There's a new color bar code in town and it offers new exciting potential uses that conventional bar codes can't match. Some major companies have already licensed the code. The technology is known as Colorbit(R), and it is comprised of a string of colored little blobs that can be translated into a binary code/numerical code.
The code was developed in Japan and is relatively new to the United States. It is being represented by Chris Anderson and Jim Kast - more at Colorbit-USA.com
What is unique and different about this code? Well, first of all, a picture can be taken of a group (!!) of Colorbit bar codes and the reader will decipher all of them. Instead of a bar code reader that scans one code at a time, a bicycle rental company in Japan uses the technology to take a picture of an entire racks of bicycles with Colorbit codes on the back of each bike, and the software takes inventory instantly! Many codes - but just one picture. This happens to be an actual use of the technology in Japan. The technology can resolve hundreds of codes from a single picture.
Another actual use is at a large solar array site in Japan. The individual panels are all marked with Colorbit codes and are inventoried with an aerial photograph. The technology is not limited to large codes - according to the vendor - "Colorbit® can be read even if it is microscopic. There are many possibilities for its use: not only for papers (e.g. on the spine of a slim book or file, and on the edge of an envelope), but also for edges of metal plates, glasses and P.C.Boards."
A sample of this technology is displayed in this YouTube video - its just 20 seconds long - so click on it and
take a peek.
The code is comprised of colored cells continuously arranged without being branched or crossed. The decoding method is by camera image processing technology tracing color differences between cells, i.e., tracing only the transition of color of each of neighboring cells, so the shape and the size of the code is flexible. Colorbit® is a unique technology which is useful even for the field where barcode, two dimensional code and RFID tags cannot be used.
Any PC camera supported - according to the company "Any PC connectable camera such as a web camera, a digital camera, a digital video camera, and a machine vision camera (an industrial camera) can be used. The camera should be selected according to conditions of use and required accuracy levels.

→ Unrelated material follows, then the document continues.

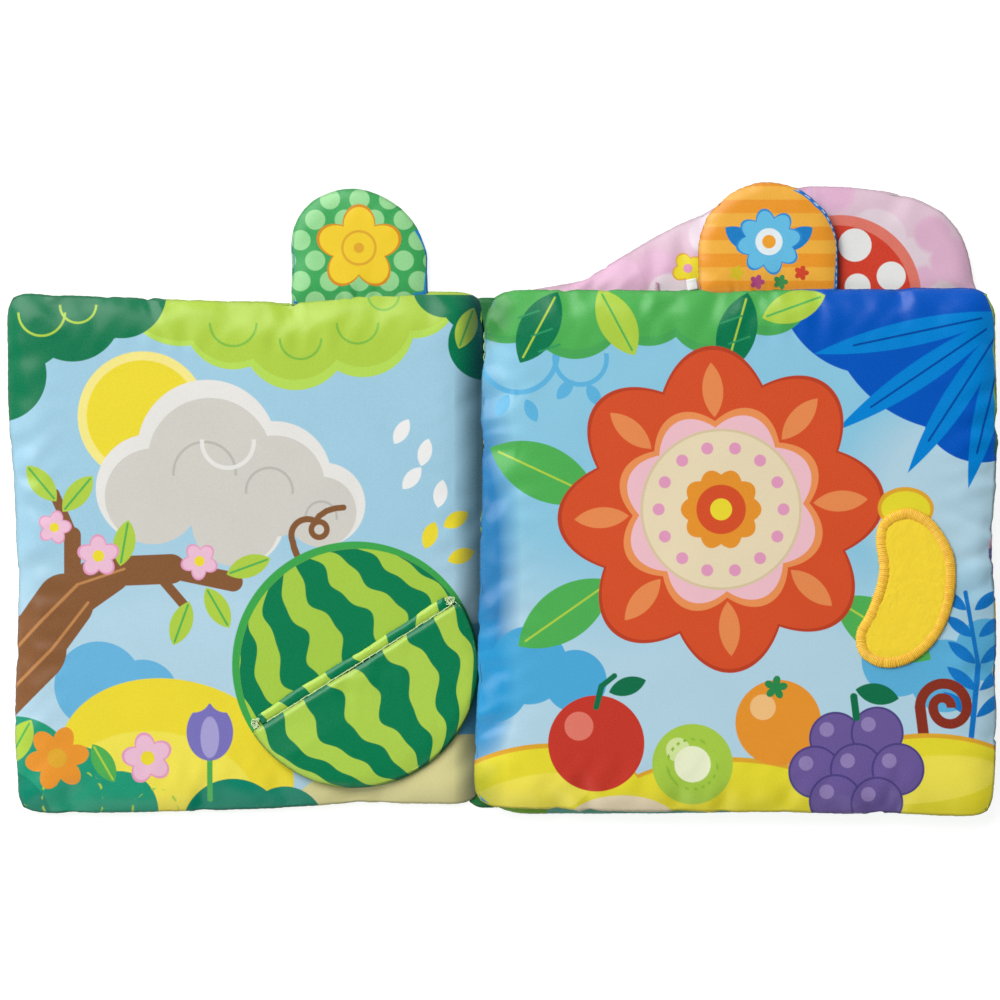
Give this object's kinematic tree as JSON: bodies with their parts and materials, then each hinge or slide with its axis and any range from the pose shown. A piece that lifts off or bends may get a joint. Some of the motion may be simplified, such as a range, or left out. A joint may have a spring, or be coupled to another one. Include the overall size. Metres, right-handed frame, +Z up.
{
  "type": "crinkle cloth book",
  "caption": "Soft cloth book lying open: padded fabric leaves bound at a gutter, with a lift flap, tabs on the top edge, a stitched patch and a hill-shaped back leaf.",
  "frame": {"origin": "on the table under the spine tape, in the middle of the gutter from left to right and halfway up the pages", "axes": "+X towards the right page, +Y towards the tops of the pages and their tabs, +Z up from the table, out of the open pages"},
  "size_m": [0.3834, 0.2406, 0.0143],
  "materials": {
    "front_page_fabric": "printed woven polyester",
    "front_cover_fabric": "printed woven polyester",
    "middle_page_fabric": "printed woven polyester",
    "middle_reverse_fabric": "printed woven polyester",
    "back_page_fabric": "printed woven polyester",
    "back_cover_fabric": "printed woven polyester",
    "left_tab_fabric": "printed woven polyester",
    "left_tab_reverse_fabric": "printed woven polyester",
    "right_tab_fabric": "printed woven polyester",
    "right_tab_reverse_fabric": "printed woven polyester",
    "flap_fabric": "printed woven polyester",
    "flap_reverse_fabric": "printed woven polyester",
    "flap_hem_fabric": "printed woven polyester",
    "patch_fabric": "short-pile plush",
    "patch_thread": "satin stitch",
    "spine_fabric": "printed woven polyester",
    "binding_fabric": "woven polyester",
    "ribbon_fabric": "woven ribbon",
    "green_thread": "sewing thread",
    "pale_thread": "sewing thread",
    "pink_thread": "sewing thread",
    "batting": "polyester wadding",
    "crinkle_film": "thin crackling film"
  },
  "bodies": {
    "back_leaf": {"back_leaf_face": "back_page_fabric", "back_leaf_back": "back_cover_fabric", "back_leaf_batting": "batting", "back_leaf_crinkle_film": "crinkle_film", "hill_bar_tack": "pink_thread", "spine_tape": "spine_fabric", "gutter_binding": "binding_fabric", "gutter_stitching": "green_thread"},
    "front_leaf": {"front_leaf_face": "front_page_fabric", "front_leaf_back": "front_cover_fabric", "front_leaf_batting": "batting", "front_leaf_crinkle_film": "crinkle_film", "flap_hem": "flap_hem_fabric", "flap_stitching": "green_thread", "flap_tack_lower": "pale_thread", "flap_tack_upper": "pale_thread"},
    "left_tab": {"left_tab_face": "left_tab_fabric", "left_tab_back": "left_tab_reverse_fabric", "left_tab_film": "crinkle_film"},
    "flap": {"flap_face": "flap_fabric", "flap_back": "flap_reverse_fabric", "flap_film": "crinkle_film"},
    "middle_leaf": {"middle_leaf_face": "middle_page_fabric", "middle_leaf_back": "middle_reverse_fabric", "middle_leaf_batting": "batting", "middle_leaf_crinkle_film": "crinkle_film", "fruit_patch": "patch_fabric", "fruit_patch_border": "patch_thread", "seam_ribbon": "ribbon_fabric"},
    "right_tab": {"right_tab_face": "right_tab_fabric", "right_tab_back": "right_tab_reverse_fabric", "right_tab_film": "crinkle_film"}
  },
  "joints": [
    {"name": "front_leaf_turn", "type": "hinge", "parent": "back_leaf", "child": "front_leaf", "pos_m": [0, 0, 0.0115], "axis": [0, 1, 0], "range_deg": [0, 180]},
    {"name": "middle_leaf_turn", "type": "hinge", "parent": "back_leaf", "child": "middle_leaf", "pos_m": [0, 0, 0.0115], "axis": [0, 1, 0], "range_deg": [-180, 0]},
    {"name": "flap_lift", "type": "hinge", "parent": "front_leaf", "child": "flap", "pos_m": [-0.0508, -0.044, 0.00835], "axis": [-0.8462, -0.5329, 0], "range_deg": [0, 180]},
    {"name": "left_tab_bend", "type": "hinge", "parent": "front_leaf", "child": "left_tab", "pos_m": [-0.0495, 0.101, 0.003], "axis": [-1, 0, 0], "range_deg": [-75, 0], "stiffness_Nm_per_rad": 0.004},
    {"name": "right_tab_bend", "type": "hinge", "parent": "middle_leaf", "child": "right_tab", "pos_m": [0.1082, 0.101, 0.0093], "axis": [1, 0, 0], "range_deg": [0, 75], "stiffness_Nm_per_rad": 0.004}
  ]
}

For the usual usage an off-the-shelf web camera is more than enough. Printing of Colorbit® can also be done by general-purpose color printers."
It may even displace some RFID uses.
According to Anderson, B.Core, Inc - developed the algorithms , coding scheme and decoder. The need was an unconstrained ability to read codes. "Existing bar code schemes are very fussy about line space, orientation , quiet zone, etc and are also only able to read one bar code at a time. This code does not constrain itself to straight lines or smooth surfaces . It can read a couple hundred of these codes at a time and even tell you where a particular item is. The code can be created in spiral or geometric shapes."
The company reports that 3M has licensed the exclusive right for development of it on retro-reflective material, and Sato, the well known manufacturer of bar code printers, has also licensed it.
Colorbit-USA is looking primarily for systems integrators and VARs and will be attending the RFID Live show in Orlando in two weeks.